Another important group of volunteers are called “host families,” which are different from the housing donors. Host families meet their VIFs at the welcome luncheon (and have often contacted them even before they arrive) to ensure that they are comfortable, answer any questions about accommodations and help make sure their VIFs make the most of their week in any way they can.
Each family is given an “events guide” for the week — which looks like a glossy, 30-plus-page visitor magazine and includes such details as times, dates and places for scheduled outings and events, as well as general information about things to see and do while they’re in the area.
One of the most anticipated events of the week will occur on Friday, Sept. 5. Veterans and their families will board school buses in front of Sea Colony and will be joined by a parade featuring firetrucks, Delaware State Police motorcycles and other vehicles. Some families will be riding in classic cars as well.

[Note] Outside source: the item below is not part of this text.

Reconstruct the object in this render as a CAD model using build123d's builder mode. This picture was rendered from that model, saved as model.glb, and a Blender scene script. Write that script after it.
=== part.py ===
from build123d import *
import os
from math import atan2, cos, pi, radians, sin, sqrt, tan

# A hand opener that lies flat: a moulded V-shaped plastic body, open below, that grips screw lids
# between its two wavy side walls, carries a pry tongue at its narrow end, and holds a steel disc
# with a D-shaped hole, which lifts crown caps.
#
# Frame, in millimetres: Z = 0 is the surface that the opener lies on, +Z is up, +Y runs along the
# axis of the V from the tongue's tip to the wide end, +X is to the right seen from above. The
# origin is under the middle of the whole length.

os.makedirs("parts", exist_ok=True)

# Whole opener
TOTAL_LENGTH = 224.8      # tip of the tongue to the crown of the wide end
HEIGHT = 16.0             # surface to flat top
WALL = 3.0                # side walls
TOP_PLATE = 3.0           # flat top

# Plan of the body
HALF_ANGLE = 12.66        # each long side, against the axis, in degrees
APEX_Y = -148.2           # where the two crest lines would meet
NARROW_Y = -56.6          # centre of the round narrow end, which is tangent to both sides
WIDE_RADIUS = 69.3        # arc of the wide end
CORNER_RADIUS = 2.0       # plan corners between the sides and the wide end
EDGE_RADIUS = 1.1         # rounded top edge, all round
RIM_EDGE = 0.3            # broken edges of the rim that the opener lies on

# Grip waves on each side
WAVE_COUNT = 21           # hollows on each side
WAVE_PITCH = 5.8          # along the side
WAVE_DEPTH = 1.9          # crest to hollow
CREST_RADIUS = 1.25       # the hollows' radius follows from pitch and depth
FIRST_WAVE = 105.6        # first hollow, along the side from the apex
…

The parade will leave Sea Colony at 4:30 p.m. and arrive at the Freeman Arts Pavilion complex about 20 minutes later. The driveway into the Bayside community, where the arts complex is located, will be lined with the same kinds of signs that greeted the families at the VFW earlier in the week.

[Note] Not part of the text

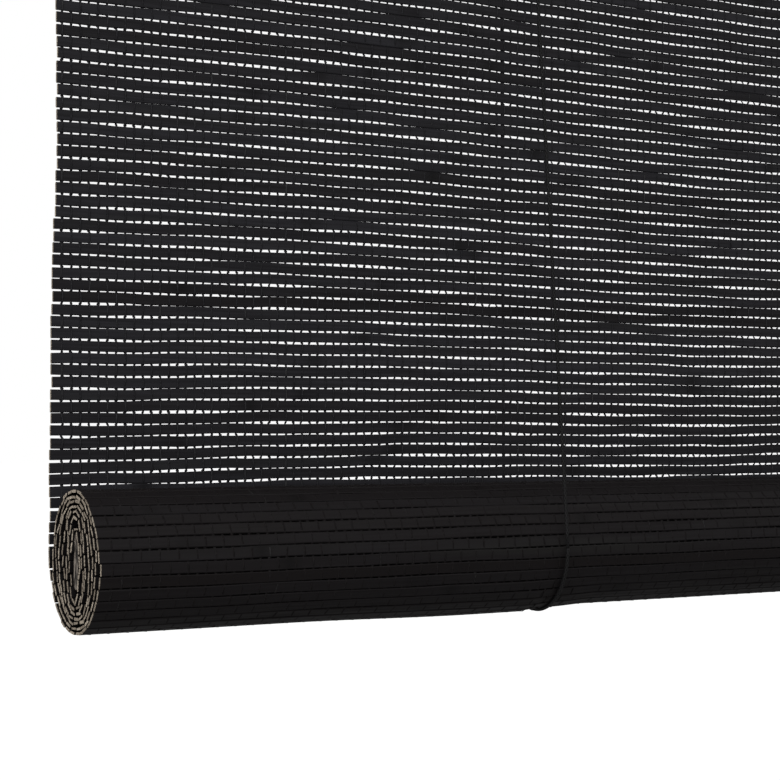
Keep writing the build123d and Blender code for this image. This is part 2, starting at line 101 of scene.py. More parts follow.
# Waves along a slat, as lengths and weights: up and down, and in and out
STRAY_LENGTHS, STRAY_WEIGHTS = (0.083, 0.127, 0.211, 0.047, 0.027), (0.6, 0.55, 0.45, 0.34, 0.24)
BOW_LENGTHS, BOW_WEIGHTS = (0.14, 0.31), (0.06, 0.08)
SLAT_CORNER = 0.35 * MM
CUT_EDGE = 0.16 * MM
CUT_TAPER = 0.93
JOINT_SPACING = (0.26, 0.42)
WAVE_CREST_X = -0.33
THREAD_STRAY = 0.16 * MM
DIAMOND_SIDE, DIAMOND_OUT = np.array([1, 0, -1, 0]), np.array([0, 1, 0, -1])

# The pull's outline, up its outside and down its bore: share of its height, and radius in millimetres
PULL_OUTLINE = (
    (0.0, 2.1), (0.0, 4.0), (0.04, 4.8), (0.12, 6.0), (0.28, 6.95), (0.5, 6.3), (0.72, 4.9), (0.84, 3.9),
    (0.88, 3.45), (0.9, 3.1), (0.93, 3.5), (0.97, 3.6), (1.0, 3.3), (1.0, 2.1), (0.6, 2.1), (0.0, 2.1),
)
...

The public is again being encouraged to line the parade route and cheer the veterans on by waving flags and donning patriotic attire.

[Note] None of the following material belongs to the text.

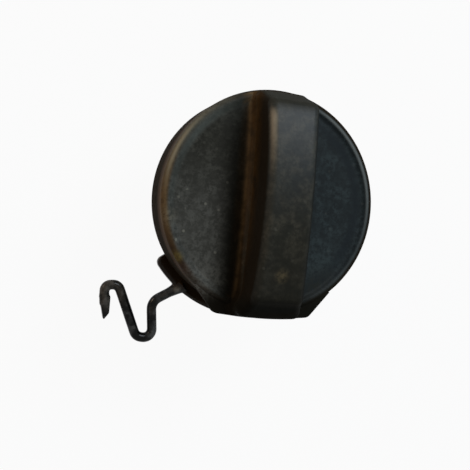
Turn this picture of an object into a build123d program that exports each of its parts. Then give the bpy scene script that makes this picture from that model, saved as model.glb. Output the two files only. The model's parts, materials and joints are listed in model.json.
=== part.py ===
from build123d import *
from math import cos, hypot, radians, sin
import os

# Fuel filler cap with a click-type cover, a valve insert and a moulded tether.
# Millimetres. The origin is the centre of the main seal's lower face, which seats on
# the filler neck, and +Z points out of the tank towards the grip.

# ---------------------------------------------------------------- driving dimensions
# cover
cover_diameter = 80.0
cover_wall = 2.4
skirt_depth = 18.5  # from the top of the disc to the skirt's edge
skirt_draft = 0.6  # how far the skirt's edge is drawn in
lip_rise = 0.9
skirt_edge_radius = 0.6
lip_width = 4.6
shoulder_radius = 2.2
cover_rib_count = 12
cover_rib_depth = 2.9
cover_rib_thickness = 1.4
groove_depth = 0.5  # of the retainer's groove inside the skirt
groove_lip = 1.0  # skirt left below that groove
retainer_thickness = 2.0
retainer_split = 6.0

# grip bar
grip_height = 19.4  # above the disc, at the middle
grip_end_height = 15.6  # above the disc, where the top meets the end slopes
grip_top_length = 68.0
grip_waist_width = 17.4
grip_ridge_width = 19.2  # at the ends of the top
grip_wall = 2.4
grip_edge_radius = 2.9
grip_cove_radius = 3.0
grip_bend_radius = 12.0  # where the sides turn outwards to the ends
cove_trim = 0.6  # how far inside the rim the cove ends
# the grip's toe is its wide end, towards the tether, and its heel is the plain one
toe_width = 28.2
toe_overhang = 0.9  # how far the toe stands past the rim
toe_bulge = 1.0  # rise of its curved end face
toe_foot_height = 6.5  # height of the upright part of that face
heel_width = 21.0
heel_inset = 0.8  # how far the heel stays inside the rim
heel_bulge = 0.6
heel_foot_height = 1.5
chin_overhang = 1.3  # ledge under the toe, past the rim
chin_margin = 3.8  # ledge left beside the toe
chin_half_angle = 40.0  # where its sides meet the rim, from the toe's middle
chin_corner_radius = 3.0
chin_edge_height = 1.6
chin_depth = 5.0
chin_taper = 30.0
hollow_inset = 0.6  # from the skirt's inside to the ends of the grip's hollow
grip_rib_count = 5
grip_rib_thickness = 1.4
rib_bedding = 0.4  # how far the grip's ribs run into its walls

# neck and flanges
neck_wall = 2.6
neck_length = 17.0  # from the seal's face down
nose_step = 3.2  # how far the nose is drawn in from the neck
nose_length = 9.0
nose_chamfer = 0.8
thread_height = 1.7
thread_pitch = 4.6
thread_turns = 2.25
thread_top = 4.2  # from the seal's face down to the thread's upper end
thread_root_width = 2.6
thread_crest_width = 1.1
thread_sink = 0.25  # how far the thread's root is bedded in the neck
core_webs = 12
core_wall = 2.4
seat_flange_margin = 0.8  # seat flange left outside the seal
seat_flange_thickness = 2.2
collar_width = 5.3  # from the neck out to the journal of the tether's ring
cover_flange_room = 3.0  # between the cover's flange and the skirt
cover_flange_thickness = 2.2

# seal and slip washer
seal_thickness = 3.0
seal_width = 7.4
seal_chamfer = 0.6
washer_thickness = 0.6
washer_margin = 0.3  # seat flange left outside the slip washer

# tether
tether_thickness = 2.6
tether_ring_width = 6.0
lug_overhang = 3.2  # how far the lug stands past the cover
lug_start_angle = 214.0
lug_end_angle = 261.0
lug_corner_radius = 2.5
rod_diameter = 3.6
rod_root_diameter = 5.2
rod_root_length = 6.0
rod_root_taper = 8.0
rod_angle = 233.4  # where the rod leaves the lug
rod_set_in = 2.2  # how far its start lies inside the lug's edge
hook_thickness = 2.6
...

After they arrive at the Freeman complex, the families will dine under a tent there. The dinner will be hosted by Michelle Freeman, CEO of Carl M. Freeman Companies, whose late husband, Josh Freeman, was a veteran who served in the U.S. Army as a Green Beret.
Later, they will be special guests at a performance by Face 2 Face: A Tribute to Elton John and Billy Joel.
The public can also support Warrior Beach Week by purchasing Operation SEAs the Day merchandise at the Sea Colony Beach Shop, Beach Life Gallery in Bethany Beach, Water Lili on the boardwalk in Bethany Beach, at the Bethany Beach Boardwalk Arts Festival on Saturday, Sept. 6, or by donating through the organization’s website, at www.operationseastheday.org.
Tickets to the Sept. 5 night Face 2 Face performance were available still available mid-week at www.freemanarts.org.